Three documentary films about great figures in American music set against the social and cultural changes of the 20th century. Lee Fields is a true legend of soul music who has inspired contemporary rappers like Travis Scott and A$ap Rocky. Having debuted over 50 years ago, he still has more to say. Lee Fields: Faithful Man, dir. Jessamyn Ansary and Joyce Mishaan.

Little Richard is a rock ‘n’ roll icon, a precursor to glam rock, a colourful queer figure on the American scene, as well as a spiritual preacher who captivated crowds on stage and in church halls.  His vibrant image and stage presence enthralled artists such as Mick Jagger, Paul McCartney, and John Waters. (Little Richard: I Am Everything, dir. by Lisa Cortés).

Ellis Marsalis is a legendary New Orleans musician who leads the brilliant clan considered the “first family of jazz”. His sons Branford, Wynton, Delfeayo, and Jason successfully continue the family’s musical tradition, and are also well-known in Poland (Ellis, dir. Sascha Just).

Great Women of Music

Directed by Agnieszka Iwańska, Ula, is one of two Polish films in the competition. It captures the fascinating and tumultuous story of Urszula Dudziak, narrated off-camera by the artist herself – who’s a great storyteller too as it turns out. Listening to her scat singing, we get to know her as a woman, immigrant, and above all, an extraordinary artist who collaborated with the greatest jazz personalities.

Maria Faust, on the other hand, is an excellent jazz musician from Estonia. She is a saxophone virtuoso who improvises on stage and in life with equal bravado. As she lets the camera get as close to her as possible, we can see an intimate portrait of this expressive and independent woman. (Machina Faust, dir. Kaupo Kruusiauk).

Reading the Score (dir. Janine Hosking) is an engaging and vivid documentary about Simone Young – the first woman to achieve tremendous success in one of the most conservative and male-dominated worlds, conducting orchestras at some of the world’s most famous opera houses.

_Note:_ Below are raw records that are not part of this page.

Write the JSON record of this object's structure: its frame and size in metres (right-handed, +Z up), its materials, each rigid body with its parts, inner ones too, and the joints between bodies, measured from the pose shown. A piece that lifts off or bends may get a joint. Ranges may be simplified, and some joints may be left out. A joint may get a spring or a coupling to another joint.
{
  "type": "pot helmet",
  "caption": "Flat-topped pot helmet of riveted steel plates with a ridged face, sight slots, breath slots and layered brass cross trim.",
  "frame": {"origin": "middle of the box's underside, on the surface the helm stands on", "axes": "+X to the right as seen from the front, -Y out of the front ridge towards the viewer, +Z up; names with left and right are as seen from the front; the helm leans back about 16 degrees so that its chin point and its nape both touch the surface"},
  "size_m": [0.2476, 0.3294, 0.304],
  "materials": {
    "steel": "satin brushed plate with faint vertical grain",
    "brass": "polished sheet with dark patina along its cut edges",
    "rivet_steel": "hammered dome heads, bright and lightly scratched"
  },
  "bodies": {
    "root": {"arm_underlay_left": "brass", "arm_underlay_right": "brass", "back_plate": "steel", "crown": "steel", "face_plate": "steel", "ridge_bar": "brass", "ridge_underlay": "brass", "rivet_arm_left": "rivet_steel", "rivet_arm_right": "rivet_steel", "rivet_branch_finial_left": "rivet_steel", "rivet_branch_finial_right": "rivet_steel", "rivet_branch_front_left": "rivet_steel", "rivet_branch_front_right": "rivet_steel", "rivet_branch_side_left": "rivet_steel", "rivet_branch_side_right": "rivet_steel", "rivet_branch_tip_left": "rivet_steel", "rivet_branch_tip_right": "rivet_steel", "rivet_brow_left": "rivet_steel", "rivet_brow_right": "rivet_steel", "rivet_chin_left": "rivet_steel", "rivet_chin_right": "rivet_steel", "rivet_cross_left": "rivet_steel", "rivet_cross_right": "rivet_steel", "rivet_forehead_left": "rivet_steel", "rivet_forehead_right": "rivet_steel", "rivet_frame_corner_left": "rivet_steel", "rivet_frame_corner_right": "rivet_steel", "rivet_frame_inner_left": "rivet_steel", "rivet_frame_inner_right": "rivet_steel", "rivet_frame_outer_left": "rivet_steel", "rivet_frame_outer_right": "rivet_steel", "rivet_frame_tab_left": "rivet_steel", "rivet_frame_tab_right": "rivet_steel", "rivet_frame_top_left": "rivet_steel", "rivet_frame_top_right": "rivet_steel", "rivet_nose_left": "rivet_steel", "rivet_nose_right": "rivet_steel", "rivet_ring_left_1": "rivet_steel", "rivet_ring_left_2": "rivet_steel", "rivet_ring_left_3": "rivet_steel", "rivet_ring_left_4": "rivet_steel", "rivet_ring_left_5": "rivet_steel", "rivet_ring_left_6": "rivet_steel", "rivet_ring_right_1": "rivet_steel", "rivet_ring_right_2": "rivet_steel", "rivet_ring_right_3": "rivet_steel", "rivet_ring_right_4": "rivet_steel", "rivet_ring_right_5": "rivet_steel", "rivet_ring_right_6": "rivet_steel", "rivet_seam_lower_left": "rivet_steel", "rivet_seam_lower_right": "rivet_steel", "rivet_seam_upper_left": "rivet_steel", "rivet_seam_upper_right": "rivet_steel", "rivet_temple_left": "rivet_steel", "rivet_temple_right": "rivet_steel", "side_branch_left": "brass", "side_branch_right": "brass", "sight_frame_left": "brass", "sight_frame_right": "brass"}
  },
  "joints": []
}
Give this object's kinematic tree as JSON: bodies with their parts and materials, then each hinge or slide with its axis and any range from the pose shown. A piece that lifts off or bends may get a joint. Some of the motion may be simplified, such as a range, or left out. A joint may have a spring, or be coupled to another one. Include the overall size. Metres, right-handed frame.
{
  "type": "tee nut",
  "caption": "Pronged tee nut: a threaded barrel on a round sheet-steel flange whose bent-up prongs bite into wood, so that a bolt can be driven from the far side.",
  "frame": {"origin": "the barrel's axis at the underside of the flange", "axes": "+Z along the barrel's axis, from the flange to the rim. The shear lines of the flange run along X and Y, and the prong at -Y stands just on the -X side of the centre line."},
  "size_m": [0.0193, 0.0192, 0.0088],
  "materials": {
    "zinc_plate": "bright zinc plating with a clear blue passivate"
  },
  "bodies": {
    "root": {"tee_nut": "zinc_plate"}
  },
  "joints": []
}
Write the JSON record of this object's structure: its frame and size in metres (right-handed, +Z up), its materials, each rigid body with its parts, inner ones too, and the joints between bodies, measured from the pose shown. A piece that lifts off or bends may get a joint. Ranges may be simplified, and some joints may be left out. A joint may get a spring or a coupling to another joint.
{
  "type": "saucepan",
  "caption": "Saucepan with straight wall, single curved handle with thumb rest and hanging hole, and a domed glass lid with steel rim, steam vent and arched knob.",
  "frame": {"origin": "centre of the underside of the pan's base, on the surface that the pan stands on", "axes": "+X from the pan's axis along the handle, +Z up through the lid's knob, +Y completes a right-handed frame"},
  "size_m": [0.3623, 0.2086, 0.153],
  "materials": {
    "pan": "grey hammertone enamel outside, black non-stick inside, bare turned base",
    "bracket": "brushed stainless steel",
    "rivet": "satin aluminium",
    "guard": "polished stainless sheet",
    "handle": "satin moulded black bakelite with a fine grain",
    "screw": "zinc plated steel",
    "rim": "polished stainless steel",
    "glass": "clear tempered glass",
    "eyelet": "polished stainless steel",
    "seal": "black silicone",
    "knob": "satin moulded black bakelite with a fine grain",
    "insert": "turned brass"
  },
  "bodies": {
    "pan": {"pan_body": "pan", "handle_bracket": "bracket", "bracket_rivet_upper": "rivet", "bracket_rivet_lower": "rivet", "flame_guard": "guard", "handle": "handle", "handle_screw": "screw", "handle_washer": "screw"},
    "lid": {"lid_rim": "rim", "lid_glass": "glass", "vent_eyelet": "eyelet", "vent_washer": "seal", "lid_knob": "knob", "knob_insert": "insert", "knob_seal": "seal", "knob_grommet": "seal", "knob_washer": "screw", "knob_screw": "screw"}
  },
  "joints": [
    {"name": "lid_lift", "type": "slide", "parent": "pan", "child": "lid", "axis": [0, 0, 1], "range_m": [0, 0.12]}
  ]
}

The documentary was produced by Cate Blanchett, who played the conductor in Tár.

Paloma Zapata’s film La Singla is particularly noteworthy. As a teenager, the titular heroine became a great discovery in the world of flamenco dancing. Not only because the Roma girl from the outskirts of Barcelona was deaf. She became a star of European stages due to her exceptionally passionate expression and then disappeared for fifty years. 

Following the Sounds

True klezmer musicians are no more. A young Argentine filmmaker of Jewish descent sets out to prove otherwise and takes his camera to Moldova, his grandmother’s homeland. A musical-documentary road movie intertwines with a love story involving a clarinetist (and the film’s co-director), at times turning into a self-referential joke or an essay on the vanishing Yiddish culture. Wandering through the Carpathian borderlands, the creators of the Berlin-awarded film The Klezmer Project– Leandro Koch and Paloma Schachmann – discover that although klezmer musicians are long gone, they left numerous traces in the local music.

The title of the film Goodbye My Wonderful World (dir. Joo Joostberens) refers to a traditional Polish funeral song, which, in a new arrangement, found its way onto the album Rzeczy ostatnie recorded by the band Polskie Znaki. The project aimed to remind people of the folk music that, for centuries, has familiarised the subject of death, which is now considered taboo in contemporary culture. The story behind the album’s creation becomes a poem about transience and experiencing loss. The protagonists are those who help others in their departure and mourning, accompanied by elder village singers, professional musicians, and pop stars. Life wrote a surprising epilogue to this story.g.

DocFilmMusic – the Festival’s youngest competition

As usual, only a single award will be given in the competition – the Golden Heynal. The winner will be chosen by an international jury consisting of representatives from the film and music industries. 

Films that have qualified for the competition:

  • Knowing the Score, dir. Janine Hosking, Australia | 90’ | D
  • Ellis, dir. Sascha Just, USA | 96’ | D
  • La Singla, dir. Paloma Zapata, Spain | 90’ | D
  • Lee Fields: Faithful Man, dir. Jessamyn Ansary, Joyce Mishaan, USA | 83’ | D
  • Little Richard: I Am Everything, dir. Lisa Cortés, USA | 98’ | D
  • Machina Faust, dir. Kaupo Kruusiauk, Estonia | 78’ | D
  • The Klezmer Project, dir. Leandro Koch, Paloma Schachmann, Austria, Argentina | 115’ | D
  • Hung Up On a Dream: The Zombies Documentary, dir. Robert Schwartzman, USA | 109′ | D
  • Ula, dir. Agnieszka Iwańska, Poland | 72’ | D
  • Goodbye My Wonderful World, dir. Joo Joostberens, Poland | 54’ | D

Krakow Film Festival is on the exclusive list of qualifying events for the Oscars in the categories of short film (live action, animated, documentary) and documentary feature, as well a recommending event for the European Film Awards in the same categories.

Kraków Film Festival is organised with the financial support of the European Union as part of the “Creative Europe” program, the City of Kraków, the Polish Film Institute, the Ministry of Culture and National Heritage, and the Lesser Poland Province. The co-organiser is the Polish Filmmakers Association, and the main organiser is the Krakow Film Foundation.

The 63rd Krakow Film Festival will be held in cinemas from 28 May to 4 June and across Poland at the KFF VOD online streaming platform between 2 and 18 June.